9.3 Unless the Court directs otherwise, it will not receive oral evidence or evidence which was not before the lower Court of Tribunal. Any order for fresh evidence must be made in light of the overriding objective of doing justice to the case. In addition the Court will consider the following:
• Whether the evidence could have been obtained with reasonable diligence for use at the trial.
• Whether the evidence would have an important influence on the result of the case, though it need not be decisive.
• Whether the evidence is credible, though it need not be incontrovertible.
9.4 The appeal Court has the power to:
• Affirm, set aside or vary any order or judgment made or given by the lower Court or Tribunal;
• Refer any claim or issue for determination by the lower Court or Tribunal;
• Order a new trial or hearing;
• Make orders for the payment of interest; and
• Make a costs order.
9.5 A new trial may be ordered where fresh evidence is discovered.

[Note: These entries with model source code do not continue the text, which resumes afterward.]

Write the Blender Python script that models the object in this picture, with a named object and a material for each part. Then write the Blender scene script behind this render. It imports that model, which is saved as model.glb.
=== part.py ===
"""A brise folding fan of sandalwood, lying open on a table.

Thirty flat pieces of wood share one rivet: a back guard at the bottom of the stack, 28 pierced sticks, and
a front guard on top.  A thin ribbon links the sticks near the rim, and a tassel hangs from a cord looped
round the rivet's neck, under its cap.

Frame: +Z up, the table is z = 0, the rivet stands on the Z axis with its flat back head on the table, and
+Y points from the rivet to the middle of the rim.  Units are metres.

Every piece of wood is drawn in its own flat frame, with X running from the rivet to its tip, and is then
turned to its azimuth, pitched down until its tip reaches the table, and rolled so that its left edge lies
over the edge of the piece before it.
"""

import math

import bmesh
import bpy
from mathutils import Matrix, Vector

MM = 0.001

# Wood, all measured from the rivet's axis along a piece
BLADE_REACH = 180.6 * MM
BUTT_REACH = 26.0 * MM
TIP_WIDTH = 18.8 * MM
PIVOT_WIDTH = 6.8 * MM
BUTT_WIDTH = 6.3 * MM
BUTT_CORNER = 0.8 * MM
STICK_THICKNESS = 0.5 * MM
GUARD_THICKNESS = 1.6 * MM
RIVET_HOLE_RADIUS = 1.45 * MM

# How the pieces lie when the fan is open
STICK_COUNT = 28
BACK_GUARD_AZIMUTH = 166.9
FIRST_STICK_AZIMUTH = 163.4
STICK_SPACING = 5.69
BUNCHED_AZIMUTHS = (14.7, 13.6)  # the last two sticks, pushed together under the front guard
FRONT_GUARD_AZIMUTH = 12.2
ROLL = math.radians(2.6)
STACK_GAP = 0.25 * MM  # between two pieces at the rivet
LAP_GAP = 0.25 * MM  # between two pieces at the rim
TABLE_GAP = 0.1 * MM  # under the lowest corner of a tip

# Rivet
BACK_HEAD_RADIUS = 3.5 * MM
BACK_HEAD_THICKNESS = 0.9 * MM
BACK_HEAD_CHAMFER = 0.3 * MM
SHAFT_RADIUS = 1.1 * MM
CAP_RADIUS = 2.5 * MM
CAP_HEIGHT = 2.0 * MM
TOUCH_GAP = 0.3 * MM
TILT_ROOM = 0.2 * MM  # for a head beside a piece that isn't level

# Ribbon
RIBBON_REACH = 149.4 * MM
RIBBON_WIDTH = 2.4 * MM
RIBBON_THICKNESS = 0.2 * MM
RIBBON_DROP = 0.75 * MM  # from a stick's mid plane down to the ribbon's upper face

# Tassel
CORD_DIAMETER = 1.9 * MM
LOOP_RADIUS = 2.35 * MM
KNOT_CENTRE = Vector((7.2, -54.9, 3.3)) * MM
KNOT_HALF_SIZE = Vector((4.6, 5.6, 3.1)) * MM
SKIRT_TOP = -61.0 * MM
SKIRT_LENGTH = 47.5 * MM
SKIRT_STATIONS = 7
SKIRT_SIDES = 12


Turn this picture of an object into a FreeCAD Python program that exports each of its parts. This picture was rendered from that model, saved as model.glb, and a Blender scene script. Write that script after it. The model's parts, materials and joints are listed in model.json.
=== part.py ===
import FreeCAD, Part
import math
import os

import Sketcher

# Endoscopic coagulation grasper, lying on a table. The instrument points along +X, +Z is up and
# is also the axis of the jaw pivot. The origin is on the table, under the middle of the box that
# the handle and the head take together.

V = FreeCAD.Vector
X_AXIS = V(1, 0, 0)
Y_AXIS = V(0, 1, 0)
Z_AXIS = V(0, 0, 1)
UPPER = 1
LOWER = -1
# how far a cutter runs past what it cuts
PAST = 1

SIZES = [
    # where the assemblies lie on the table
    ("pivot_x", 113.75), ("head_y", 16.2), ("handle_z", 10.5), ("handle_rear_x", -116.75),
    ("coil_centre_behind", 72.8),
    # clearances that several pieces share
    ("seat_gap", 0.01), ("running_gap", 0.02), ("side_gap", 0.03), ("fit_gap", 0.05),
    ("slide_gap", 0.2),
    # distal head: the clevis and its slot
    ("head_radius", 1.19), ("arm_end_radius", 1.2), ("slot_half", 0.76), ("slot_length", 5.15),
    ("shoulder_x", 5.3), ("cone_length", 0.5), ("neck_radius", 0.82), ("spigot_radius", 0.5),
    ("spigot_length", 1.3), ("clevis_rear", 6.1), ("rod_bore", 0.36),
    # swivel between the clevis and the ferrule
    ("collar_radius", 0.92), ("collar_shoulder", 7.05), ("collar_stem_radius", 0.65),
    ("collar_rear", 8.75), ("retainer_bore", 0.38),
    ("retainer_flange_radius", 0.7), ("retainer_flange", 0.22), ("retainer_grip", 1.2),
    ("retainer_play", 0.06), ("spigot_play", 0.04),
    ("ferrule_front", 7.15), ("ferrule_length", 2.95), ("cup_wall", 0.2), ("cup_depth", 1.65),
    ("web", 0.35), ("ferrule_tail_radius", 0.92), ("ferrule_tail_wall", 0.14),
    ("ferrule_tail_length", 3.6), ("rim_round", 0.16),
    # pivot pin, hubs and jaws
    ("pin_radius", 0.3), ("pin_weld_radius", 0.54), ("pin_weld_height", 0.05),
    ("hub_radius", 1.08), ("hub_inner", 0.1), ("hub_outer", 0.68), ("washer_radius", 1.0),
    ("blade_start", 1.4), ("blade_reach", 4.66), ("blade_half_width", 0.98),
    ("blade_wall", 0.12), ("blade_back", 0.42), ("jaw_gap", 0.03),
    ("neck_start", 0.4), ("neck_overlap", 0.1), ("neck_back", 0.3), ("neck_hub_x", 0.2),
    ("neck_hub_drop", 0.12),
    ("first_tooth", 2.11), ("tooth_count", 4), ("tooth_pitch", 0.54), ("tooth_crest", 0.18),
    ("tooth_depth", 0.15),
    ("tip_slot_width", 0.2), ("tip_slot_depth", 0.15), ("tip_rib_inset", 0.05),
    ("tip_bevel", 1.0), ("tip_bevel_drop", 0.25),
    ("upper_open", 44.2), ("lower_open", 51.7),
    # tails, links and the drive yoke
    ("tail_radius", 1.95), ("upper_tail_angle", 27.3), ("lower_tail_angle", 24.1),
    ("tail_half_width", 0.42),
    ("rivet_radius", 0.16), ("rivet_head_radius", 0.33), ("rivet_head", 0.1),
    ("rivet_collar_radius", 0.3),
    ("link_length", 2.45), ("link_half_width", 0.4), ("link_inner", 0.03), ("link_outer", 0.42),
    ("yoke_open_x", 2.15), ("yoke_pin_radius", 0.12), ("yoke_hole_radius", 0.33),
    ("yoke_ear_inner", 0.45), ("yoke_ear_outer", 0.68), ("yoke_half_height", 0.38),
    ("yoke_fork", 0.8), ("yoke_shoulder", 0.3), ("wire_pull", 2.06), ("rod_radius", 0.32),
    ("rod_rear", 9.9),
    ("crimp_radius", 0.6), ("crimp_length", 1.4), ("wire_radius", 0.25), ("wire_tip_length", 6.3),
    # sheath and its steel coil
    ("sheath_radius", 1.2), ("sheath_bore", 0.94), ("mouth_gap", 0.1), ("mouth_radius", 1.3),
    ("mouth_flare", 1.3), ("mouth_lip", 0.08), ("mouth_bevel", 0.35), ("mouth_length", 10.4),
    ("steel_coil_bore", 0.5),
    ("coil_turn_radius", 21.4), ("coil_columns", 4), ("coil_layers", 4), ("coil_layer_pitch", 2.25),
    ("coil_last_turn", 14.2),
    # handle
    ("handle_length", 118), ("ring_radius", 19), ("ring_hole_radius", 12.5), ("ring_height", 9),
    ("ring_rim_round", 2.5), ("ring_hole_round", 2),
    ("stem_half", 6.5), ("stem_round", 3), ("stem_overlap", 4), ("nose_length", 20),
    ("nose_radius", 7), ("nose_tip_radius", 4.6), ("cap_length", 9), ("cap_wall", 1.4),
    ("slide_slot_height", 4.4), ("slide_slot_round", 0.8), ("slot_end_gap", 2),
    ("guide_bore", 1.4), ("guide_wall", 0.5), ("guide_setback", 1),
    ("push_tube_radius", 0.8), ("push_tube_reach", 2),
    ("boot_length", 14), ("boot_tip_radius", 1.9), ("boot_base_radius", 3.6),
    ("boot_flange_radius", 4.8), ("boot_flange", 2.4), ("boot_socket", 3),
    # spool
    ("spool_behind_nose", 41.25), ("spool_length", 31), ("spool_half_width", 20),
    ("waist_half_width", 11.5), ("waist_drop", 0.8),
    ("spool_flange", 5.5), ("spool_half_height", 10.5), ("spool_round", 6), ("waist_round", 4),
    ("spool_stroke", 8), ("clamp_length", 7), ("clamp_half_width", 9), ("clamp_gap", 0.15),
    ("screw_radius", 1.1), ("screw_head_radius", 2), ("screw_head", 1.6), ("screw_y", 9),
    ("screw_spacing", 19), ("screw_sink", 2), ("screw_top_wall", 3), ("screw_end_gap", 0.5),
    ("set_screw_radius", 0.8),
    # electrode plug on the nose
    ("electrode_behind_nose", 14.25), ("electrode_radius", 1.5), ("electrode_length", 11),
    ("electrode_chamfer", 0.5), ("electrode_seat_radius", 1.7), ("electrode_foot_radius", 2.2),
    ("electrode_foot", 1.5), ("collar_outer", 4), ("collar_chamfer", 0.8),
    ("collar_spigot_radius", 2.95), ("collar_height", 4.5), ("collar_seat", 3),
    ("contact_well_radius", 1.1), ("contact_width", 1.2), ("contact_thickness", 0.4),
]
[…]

The appeal Court will allow an appeal where the decision of the lower Court was;
a) Wrong (that is, in law or in fact or on the grounds that the judge erred in the exercise of his or her discretion); or
b) Unjust, because of a serious procedural or other irregularity in the proceedings in the lower Court.
9.6 Errors of law include circumstances in which a lower Court has erred:
• When interpreting and application a statute or policy
• By failing to give any or any adequate reason for his decision.
9.7 Appeals against findings of fact will only be allowed in exceptional circumstances – given that the appeal Court will not have had the chance to make an assessment of the credibility and reliability of witnesses.
9.9 Appeals against decisions relating to the exercise of a judge’s discretion are unlikely to succeed unless it can be shown that the judge had:
• Misunderstood the facts
• Taken account of irrelevant matters;
• In fact failed to exercise the discretion; or
• Made a decision that no reasonable judge could have made or one which there was no material before him to justify.
9.10 An appeal will not be allowed on grounds of a procedural or other irregularity unless it is serious and one which must have caused the decision of the lower Court to be unjust.